Young people need to see that their fellow young people have a voice in leadership. Otherwise they’ll get the idea (and they won’t be wrong) that nobody’s looking out for them. And the instant they’re old enough to switch churches, they will. This is precisely why there are churches with no 20somethings in them: The youth left.

In my 20s, a lot of 20somethings left and started their own churches. At the time they were called “Gen X churches,” named for the label demographers used to describe people of my age range, “generation X.” Of course once the churches grew to include people of all ages—because their leadership likewise grew to include people of all ages—they adopted other labels, like “the emerging church” or “the postmodern church” or “the post-[pick your label] church.” Sometimes they’d get theologically liberal, or even heretic, ’cause the founders of the church knew bupkis about theology. (Again, ’cause their previous churches failed to equip them.) Sometimes they’d get radically conservative, ’cause the churches they left weren’t devout enough for them, and the Fundamentalists or Calvinists or legalists took charge. Frequently they’d get weird for weirdness’s sake. I’ve attended quite a few. They’re fun—deliberately so, because the churches their founders originally left, often weren’t.

You want the young people to leave your church in droves? Keep leaving ’em out of leadership. You want them to stay, or come back? Start including them. (You want young people to come back faster, put ’em in charge of the worship music. It works way better than you’d imagine. By and large, old worship leaders aren’t willing to try anything new. But God wants himself, not our music, to be our comfort.)

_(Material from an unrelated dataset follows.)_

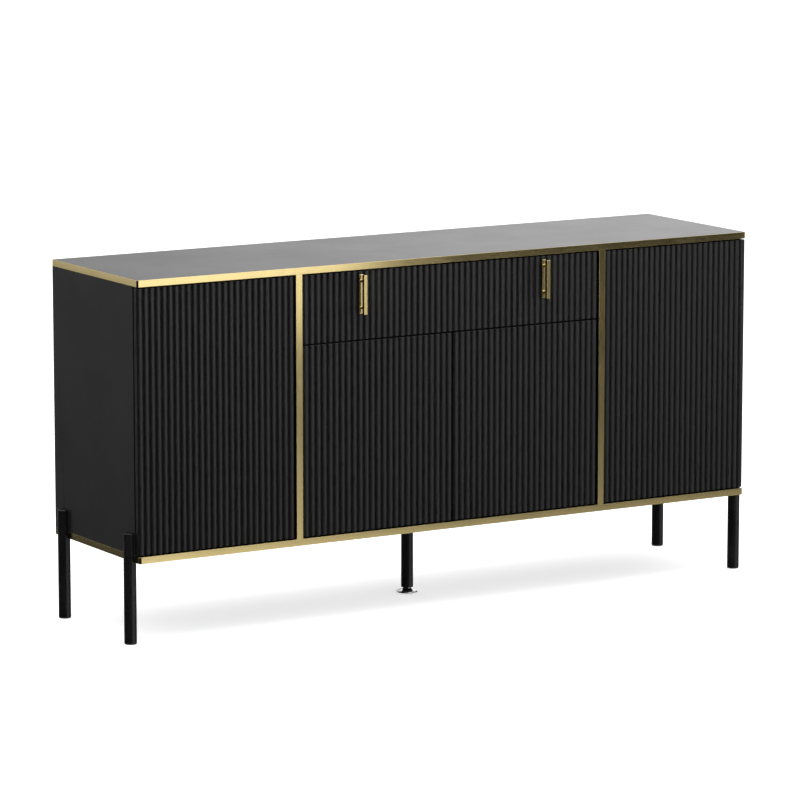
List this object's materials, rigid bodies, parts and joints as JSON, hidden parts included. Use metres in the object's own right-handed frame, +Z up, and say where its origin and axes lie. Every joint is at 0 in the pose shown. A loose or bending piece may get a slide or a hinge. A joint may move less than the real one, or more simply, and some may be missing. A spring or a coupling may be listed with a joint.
{
  "type": "fluted sideboard buffet",
  "caption": "Long black sideboard with fluted doors and drawer, gold edge bands and bar handles, on round tube legs with a centre levelling foot.",
  "frame": {"origin": "on the floor, under the middle of the carcass, where the levelling foot stands", "axes": "+Z up, +X along the cabinet's length to the right as seen from the front, the fronts face -Y"},
  "size_m": [1.634, 0.4245, 0.805],
  "materials": {
    "gloss_top": "black lacquered board, satin gloss",
    "black_board": "black laminated board, matte",
    "hardboard": "thin black hardboard, matte",
    "fluted_black": "routed board under black satin film",
    "drawer_board": "black laminated board, matte",
    "gold_trim": "pale gold, satin",
    "gold_handle": "pale gold, polished",
    "black_leg": "black powder coat, semi-gloss",
    "chrome_foot": "polished",
    "nickel_hinge": "nickel plated",
    "zinc_hardware": "zinc plated",
    "slide_steel": "zinc plated, rolled",
    "dark_plastic": "moulded, matte",
    "plunger_plastic": "moulded, satin"
  },
  "bodies": {
    "root": {"top_panel": "gloss_top", "top_edge_band": "gold_trim", "bottom_edge_band": "gold_trim", "partition_trim_left": "gold_trim", "partition_trim_right": "gold_trim", "bottom_panel": "black_board", "side_panel_left": "black_board", "side_panel_right": "black_board", "partition_left": "black_board", "partition_right": "black_board", "divider_shelf": "black_board", "shelf_left": "black_board", "shelf_centre": "black_board", "shelf_right": "black_board", "back_panel_left": "hardboard", "back_panel_centre": "hardboard", "back_panel_right": "hardboard", "back_panel_screws": "zinc_hardware", "shelf_pins": "zinc_hardware", "cam_locks": "zinc_hardware", "cam_bolts": "zinc_hardware", "hinge_pins": "zinc_hardware", "hinge_screws": "zinc_hardware", "leg_screws": "zinc_hardware", "hinge_arms": "nickel_hinge", "hinge_plates": "nickel_hinge", "slide_outer_members": "slide_steel", "latch_housings": "dark_plastic", "leg_glides": "dark_plastic", "centre_leg_insert": "dark_plastic", "leg_front_left": "black_leg", "leg_front_right": "black_leg", "leg_back_left": "black_leg", "leg_back_right": "black_leg", "centre_leg": "black_leg"},
    "door_outer_left": {"door_outer_left": "fluted_black", "hinge_cups_outer_left": "nickel_hinge"},
    "door_outer_right": {"door_outer_right": "fluted_black", "hinge_cups_outer_right": "nickel_hinge"},
    "door_inner_left": {"door_inner_left": "fluted_black", "hinge_cups_inner_left": "nickel_hinge"},
    "door_inner_right": {"door_inner_right": "fluted_black", "hinge_cups_inner_right": "nickel_hinge"},
    "drawer": {"drawer_front": "fluted_black", "drawer_box_front": "drawer_board", "drawer_side_left": "drawer_board", "drawer_side_right": "drawer_board", "drawer_back": "drawer_board", "drawer_bottom": "drawer_board", "drawer_screws": "zinc_hardware", "drawer_handle_left": "gold_handle", "drawer_handle_right": "gold_handle", "slide_inner_members": "slide_steel"},
    "slide_middle": {"slide_middle_members": "slide_steel"},
    "latch_plunger_outer_left": {"latch_plunger_outer_left": "plunger_plastic"},
    "latch_plunger_outer_right": {"latch_plunger_outer_right": "plunger_plastic"},
    "latch_plunger_inner_left": {"latch_plunger_inner_left": "plunger_plastic"},
    "latch_plunger_inner_right": {"latch_plunger_inner_right": "plunger_plastic"},
    "foot_stud": {"foot_stud": "chrome_foot"},
    "levelling_foot": {"levelling_foot": "chrome_foot"}
  },
  "joints": [
    {"name": "door_outer_left_hinge", "type": "hinge", "parent": "root", "child": "door_outer_left", "pos_m": [-0.7915, -0.1905, 0.494], "axis": [0, 0, -1], "range_deg": [0, 95]},
    {"name": "door_outer_right_hinge", "type": "hinge", "parent": "root", "child": "door_outer_right", "pos_m": [0.7915, -0.1905, 0.494], "axis": [0, 0, 1], "range_deg": [0, 95]},
    {"name": "door_inner_left_hinge", "type": "hinge", "parent": "root", "child": "door_inner_left", "pos_m": [-0.3794, -0.1905, 0.494], "axis": [0, 0, -1], "range_deg": [0, 95]},
    {"name": "door_inner_right_hinge", "type": "hinge", "parent": "root", "child": "door_inner_right", "pos_m": [0.3794, -0.1905, 0.494], "axis": [0, 0, 1], "range_deg": [0, 95]},
    {"name": "drawer_slide", "type": "slide", "parent": "root", "child": "drawer", "axis": [0, -1, 0], "range_m": [0, 0.3]},
    {"name": "slide_middle_run", "type": "slide", "parent": "root", "child": "slide_middle", "axis": [0, -1, 0], "range_m": [0, 0.15]},
    {"name": "latch_outer_left_press", "type": "slide", "parent": "root", "child": "latch_plunger_outer_left", "axis": [0, 1, 0], "range_m": [0, 0.003], "stiffness_N_per_m": 400},
    {"name": "latch_outer_right_press", "type": "slide", "parent": "root", "child": "latch_plunger_outer_right", "axis": [0, 1, 0], "range_m": [0, 0.003], "stiffness_N_per_m": 400},
    {"name": "latch_inner_left_press", "type": "slide", "parent": "root", "child": "latch_plunger_inner_left", "axis": [0, 1, 0], "range_m": [0, 0.003], "stiffness_N_per_m": 400},
    {"name": "latch_inner_right_press", "type": "slide", "parent": "root", "child": "latch_plunger_inner_right", "axis": [0, 1, 0], "range_m": [0, 0.003], "stiffness_N_per_m": 400},
    {"name": "foot_height", "type": "slide", "parent": "root", "child": "foot_stud", "axis": [0, 0, -1], "range_m": [0, 0.01]},
    {"name": "foot_swivel", "type": "hinge", "parent": "foot_stud", "child": "levelling_foot", "pos_m": [0, 0, 0.005], "axis": [0, 0, 1], "continuous": true}
  ],
  "couplings": [
    {"joint": "slide_middle_run", "follows": "drawer_slide", "ratio": 0.5}
  ]
}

Those who balk at the idea of young leaders: Either they’ve bollixed the job of raising up young leaders, so of course they don’t know any who can step up; or they love their authority too much, and for this reason need to give it up and step down. God calls kids into leadership, same as adults. Samuel was a little boy. David was a teenager. Jesus’s first disciples were teenage boys. John the Baptist was a fetus. God doesn’t practice age discrimination. Neither should we.